» **Exercise brief**
Write out the complete material exactly as it stands.

» **Supplied data**
--

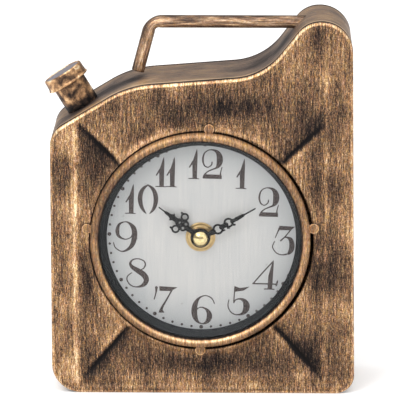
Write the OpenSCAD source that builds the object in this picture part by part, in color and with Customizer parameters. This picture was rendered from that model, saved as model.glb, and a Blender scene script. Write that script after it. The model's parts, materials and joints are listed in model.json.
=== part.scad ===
// Table clock in the shape of a fuel can: a soldered sheet-metal can with a tube handle and a
// capped filler neck, and a round clock insert with a battery quartz movement in its front.
// Frame: +Z up, +X to the right seen from the front, the front faces -Y. The origin is the
// middle of the flat bottom. The insert is built about its own axis, where z points forward.

/* [Can] */
// Width of the can at half its height
can_w = 170; // [168:0.5:176]
// How far the right side leans in at the top and out at the bottom
side_lean = 1.4; // [0:0.1:1.6]
// Height of the can at its shoulder
can_h = 213.5; // [212:0.5:216]
// Depth of the can from the front rim to the back rim
can_d = 60; // [58:0.5:66]
// Height of the left side, under the filler neck
left_h = 150.4; // [149:0.1:152]
// Width of the shoulder's top
shoulder_w = 27; // [27:0.1:28]
// Foot of the slope below the shoulder, across and up
slope_foot = [34.2, 182.7]; // [30:0.1:190]
// Edge between the top and the filler slope, across and up
top_edge = [-41.3, 176.8]; // [-44:0.1:178]
// Thickness of the sheet that the can is bent from
sheet = 1; // [0.8:0.1:1.2]
// Radius of the rolled rims of the front and the back
rim_r = 2.5; // [2:0.1:3]
// Depth of the flanges that sit inside the band
flange_d = 5; // [4:0.5:7]

/* [Pressed front] */
// Radius of the round opening in the front
front_hole_r = 63.3; // [63:0.1:63.8]
// How far the opening sits off the dial's centre, across and up
front_hole_shift = [0.8, -0.8]; // [-1:0.1:1]
// Distance of the left ridge from the centre
ridge_left = 71; // [69:0.5:73]
// Distance of the right ridge from the centre
ridge_right = 69; // [68:0.5:73]
// Height of the lower ridge
ridge_low = 8.5; // [6:0.5:10]
// Height of the fold above the dial
fold_high = 157; // [154:0.5:158]
// Slope of the four facets that lead to the opening
facet_slope = 0.14; // [0.05:0.01:0.18]
// Drop of the field behind the rim
field_drop = 1.3; // [0.8:0.1:1.6]

/* [Back] */
// Radius of the access opening in the back
back_hole_r = 44; // [42:0.5:50]

/* [Handle] */
// Outer radius of the handle's tube
handle_r = 3.6; // [3:0.1:4]
// Centre of the handle's bend, across and up
bend_centre = [-23.9, 201.1]; // [-26:0.1:203]
// How far the handle sits behind the middle of the can
handle_back = 4; // [0:0.5:12]
// Lean of the handle's upright leg, in degrees
handle_lean = 15; // [8:1:18]
// Radius of the handle's bend, along its middle
handle_bend_r = 6.8; // [6:0.1:9]

/* [Filler] */
// Foot of the neck on the slope, across and up
neck_foot = [-67.6, 160.7]; // [-69:0.1:162]
// Lean of the neck to the left, in degrees
neck_lean = 31.5; // [29:0.5:33]
// Outer radius of the neck
neck_r = 9.5; // [8.5:0.1:10]
// Length of the neck below the cap
neck_len = 15.4; // [13:0.1:16]
// Outer radius of the cap
cap_r = 12.5; // [12:0.05:12.8]
// Height of the cap
cap_h = 7.1; // [6:0.1:8]

/* [Clock insert] */
// Distance of the dial's centre from the middle of the can
dial_x = -0.9; // [-1.2:0.1:0]
// Height of the dial's centre above the bottom
dial_h = 89.4; // [88.5:0.1:90]
// Outer radius of the bezel
bezel_r = 61.8; // [61.5:0.1:62]
// Inner radius of the bezel
bezel_in_r = 56.6; // [56:0.1:57]
// Places of the bezel's four lugs, in degrees anticlockwise from three o'clock
lug_turns = [6.3, 85.6, 174.2, 270]; // [0:0.1:360]
// Width of a lug's neck
lug_w = 4.8; // [4:0.1:6]
// Radius of a lug's round end
lug_end_r = 3.2; // [2.6:0.1:3.4]
// Radius of the part of the dial that shows
dial_show_r = 53.3; // [52.5:0.1:54]
// Length of the minute hand
minute_len = 35.3; // [32:0.1:38]
// Length of the hour hand
hour_len = 29; // [26:0.1:30]
// Minutes past ten that the hands show
minutes_shown = 10.17; // [8:0.01:12]

/* [Movement] */
// Width and height of the movement's case
case_w = 56; // [56:0.5:58]
// Wall of the movement's case
case_wall = 1.2; // [1:0.1:1.3]

/* [Hidden] */
// Levels along the insert's axis, from the middle of the can forward
front = can_d / 2;
band_end = front - rim_r - 0.5;
glass_back = 29.8;
glass_front = 31.3;
bezel_back = 28.2;
bezel_top = 34;
dial_front = 21.5;
dial_back = 21;
cup_back = 20.2;
case_front = 19.2;
case_back = 3.2;
hour_hand_z = 24.4;
minute_hand_z = 26.4;
// Levels of the wheels, from the back to the front: first and last height of each
level_rotor = [5, 6.2];
level_second = [7, 8];
level_third = [8.8, 9.8];
level_centre = [10.6, 11.6];
level_bridge = [12.2, 13.2];
level_motion = [13.9, 15.1];
level_hour = [15.9, 16.9];
cover_front = case_back + 1;
wall_back = case_front - case_wall;
// Teeth and tooth sizes (the module, in mm) of each pair of wheels
rotor_teeth = 10;
intermediate_teeth = 50;
rotor_m = 0.3;
intermediate_pinion_teeth = 10;
second_teeth = 60;
second_m = 0.32;
second_pinion_teeth = 8;
third_teeth = 60;
third_pinion_teeth = 8;
centre_teeth = 64;
centre_m = 0.3;
cannon_teeth = 12;
motion_teeth = 36;
motion_m = 0.4;
motion_pinion_teeth = 10;
hour_teeth = 40;
// Distances between the arbors, and the tooth sizes that follow from a shared distance
centre_to_third = (third_pinion_teeth + centre_teeth) * centre_m / 2;
third_m = 2 * centre_to_third / (second_pinion_teeth + third_teeth);
centre_to_intermediate = (intermediate_pinion_teeth + second_teeth) * second_m / 2;
intermediate_to_rotor = (rotor_teeth + intermediate_teeth) * rotor_m / 2;
centre_to_motion = (cannon_teeth + motion_teeth) * motion_m / 2;
hour_m = 2 * centre_to_motion / (motion_pinion_teeth + hour_teeth);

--

» **Finished exercise**
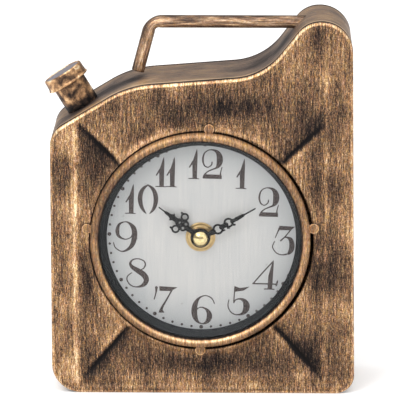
Write the OpenSCAD source that builds the object in this picture part by part, in color and with Customizer parameters. This picture was rendered from that model, saved as model.glb, and a Blender scene script. Write that script after it. The model's parts, materials and joints are listed in model.json.
=== part.scad ===
// Table clock in the shape of a fuel can: a soldered sheet-metal can with a tube handle and a
// capped filler neck, and a round clock insert with a battery quartz movement in its front.
// Frame: +Z up, +X to the right seen from the front, the front faces -Y. The origin is the
// middle of the flat bottom. The insert is built about its own axis, where z points forward.

/* [Can] */
// Width of the can at half its height
can_w = 170; // [168:0.5:176]
// How far the right side leans in at the top and out at the bottom
side_lean = 1.4; // [0:0.1:1.6]
// Height of the can at its shoulder
can_h = 213.5; // [212:0.5:216]
// Depth of the can from the front rim to the back rim
can_d = 60; // [58:0.5:66]
// Height of the left side, under the filler neck
left_h = 150.4; // [149:0.1:152]
// Width of the shoulder's top
shoulder_w = 27; // [27:0.1:28]
// Foot of the slope below the shoulder, across and up
slope_foot = [34.2, 182.7]; // [30:0.1:190]
// Edge between the top and the filler slope, across and up
top_edge = [-41.3, 176.8]; // [-44:0.1:178]
// Thickness of the sheet that the can is bent from
sheet = 1; // [0.8:0.1:1.2]
// Radius of the rolled rims of the front and the back
rim_r = 2.5; // [2:0.1:3]
// Depth of the flanges that sit inside the band
flange_d = 5; // [4:0.5:7]

/* [Pressed front] */
// Radius of the round opening in the front
front_hole_r = 63.3; // [63:0.1:63.8]
// How far the opening sits off the dial's centre, across and up
front_hole_shift = [0.8, -0.8]; // [-1:0.1:1]
// Distance of the left ridge from the centre
ridge_left = 71; // [69:0.5:73]
// Distance of the right ridge from the centre
ridge_right = 69; // [68:0.5:73]
// Height of the lower ridge
ridge_low = 8.5; // [6:0.5:10]
// Height of the fold above the dial
fold_high = 157; // [154:0.5:158]
// Slope of the four facets that lead to the opening
facet_slope = 0.14; // [0.05:0.01:0.18]
// Drop of the field behind the rim
field_drop = 1.3; // [0.8:0.1:1.6]

/* [Back] */
// Radius of the access opening in the back
back_hole_r = 44; // [42:0.5:50]

/* [Handle] */
// Outer radius of the handle's tube
handle_r = 3.6; // [3:0.1:4]
// Centre of the handle's bend, across and up
bend_centre = [-23.9, 201.1]; // [-26:0.1:203]
// How far the handle sits behind the middle of the can
handle_back = 4; // [0:0.5:12]
// Lean of the handle's upright leg, in degrees
handle_lean = 15; // [8:1:18]
// Radius of the handle's bend, along its middle
handle_bend_r = 6.8; // [6:0.1:9]

/* [Filler] */
// Foot of the neck on the slope, across and up
neck_foot = [-67.6, 160.7]; // [-69:0.1:162]
// Lean of the neck to the left, in degrees
neck_lean = 31.5; // [29:0.5:33]
// Outer radius of the neck
neck_r = 9.5; // [8.5:0.1:10]
// Length of the neck below the cap
neck_len = 15.4; // [13:0.1:16]
// Outer radius of the cap
cap_r = 12.5; // [12:0.05:12.8]
// Height of the cap
cap_h = 7.1; // [6:0.1:8]

/* [Clock insert] */
// Distance of the dial's centre from the middle of the can
dial_x = -0.9; // [-1.2:0.1:0]
// Height of the dial's centre above the bottom
dial_h = 89.4; // [88.5:0.1:90]
// Outer radius of the bezel
bezel_r = 61.8; // [61.5:0.1:62]
// Inner radius of the bezel
bezel_in_r = 56.6; // [56:0.1:57]
// Places of the bezel's four lugs, in degrees anticlockwise from three o'clock
lug_turns = [6.3, 85.6, 174.2, 270]; // [0:0.1:360]
// Width of a lug's neck
lug_w = 4.8; // [4:0.1:6]
// Radius of a lug's round end
lug_end_r = 3.2; // [2.6:0.1:3.4]
// Radius of the part of the dial that shows
dial_show_r = 53.3; // [52.5:0.1:54]
// Length of the minute hand
minute_len = 35.3; // [32:0.1:38]
// Length of the hour hand
hour_len = 29; // [26:0.1:30]
// Minutes past ten that the hands show
minutes_shown = 10.17; // [8:0.01:12]

/* [Movement] */
// Width and height of the movement's case
case_w = 56; // [56:0.5:58]
// Wall of the movement's case
case_wall = 1.2; // [1:0.1:1.3]

/* [Hidden] */
// Levels along the insert's axis, from the middle of the can forward
front = can_d / 2;
band_end = front - rim_r - 0.5;
glass_back = 29.8;
glass_front = 31.3;
bezel_back = 28.2;
bezel_top = 34;
dial_front = 21.5;
dial_back = 21;
cup_back = 20.2;
case_front = 19.2;
case_back = 3.2;
hour_hand_z = 24.4;
minute_hand_z = 26.4;
// Levels of the wheels, from the back to the front: first and last height of each
level_rotor = [5, 6.2];
level_second = [7, 8];
level_third = [8.8, 9.8];
level_centre = [10.6, 11.6];
level_bridge = [12.2, 13.2];
level_motion = [13.9, 15.1];
level_hour = [15.9, 16.9];
cover_front = case_back + 1;
wall_back = case_front - case_wall;
// Teeth and tooth sizes (the module, in mm) of each pair of wheels
rotor_teeth = 10;
intermediate_teeth = 50;
rotor_m = 0.3;
intermediate_pinion_teeth = 10;
second_teeth = 60;
second_m = 0.32;
second_pinion_teeth = 8;
third_teeth = 60;
third_pinion_teeth = 8;
centre_teeth = 64;
centre_m = 0.3;
cannon_teeth = 12;
motion_teeth = 36;
motion_m = 0.4;
motion_pinion_teeth = 10;
hour_teeth = 40;
// Distances between the arbors, and the tooth sizes that follow from a shared distance
centre_to_third = (third_pinion_teeth + centre_teeth) * centre_m / 2;
third_m = 2 * centre_to_third / (second_pinion_teeth + third_teeth);
centre_to_intermediate = (intermediate_pinion_teeth + second_teeth) * second_m / 2;
intermediate_to_rotor = (rotor_teeth + intermediate_teeth) * rotor_m / 2;
centre_to_motion = (cannon_teeth + motion_teeth) * motion_m / 2;
hour_m = 2 * centre_to_motion / (motion_pinion_teeth + hour_teeth);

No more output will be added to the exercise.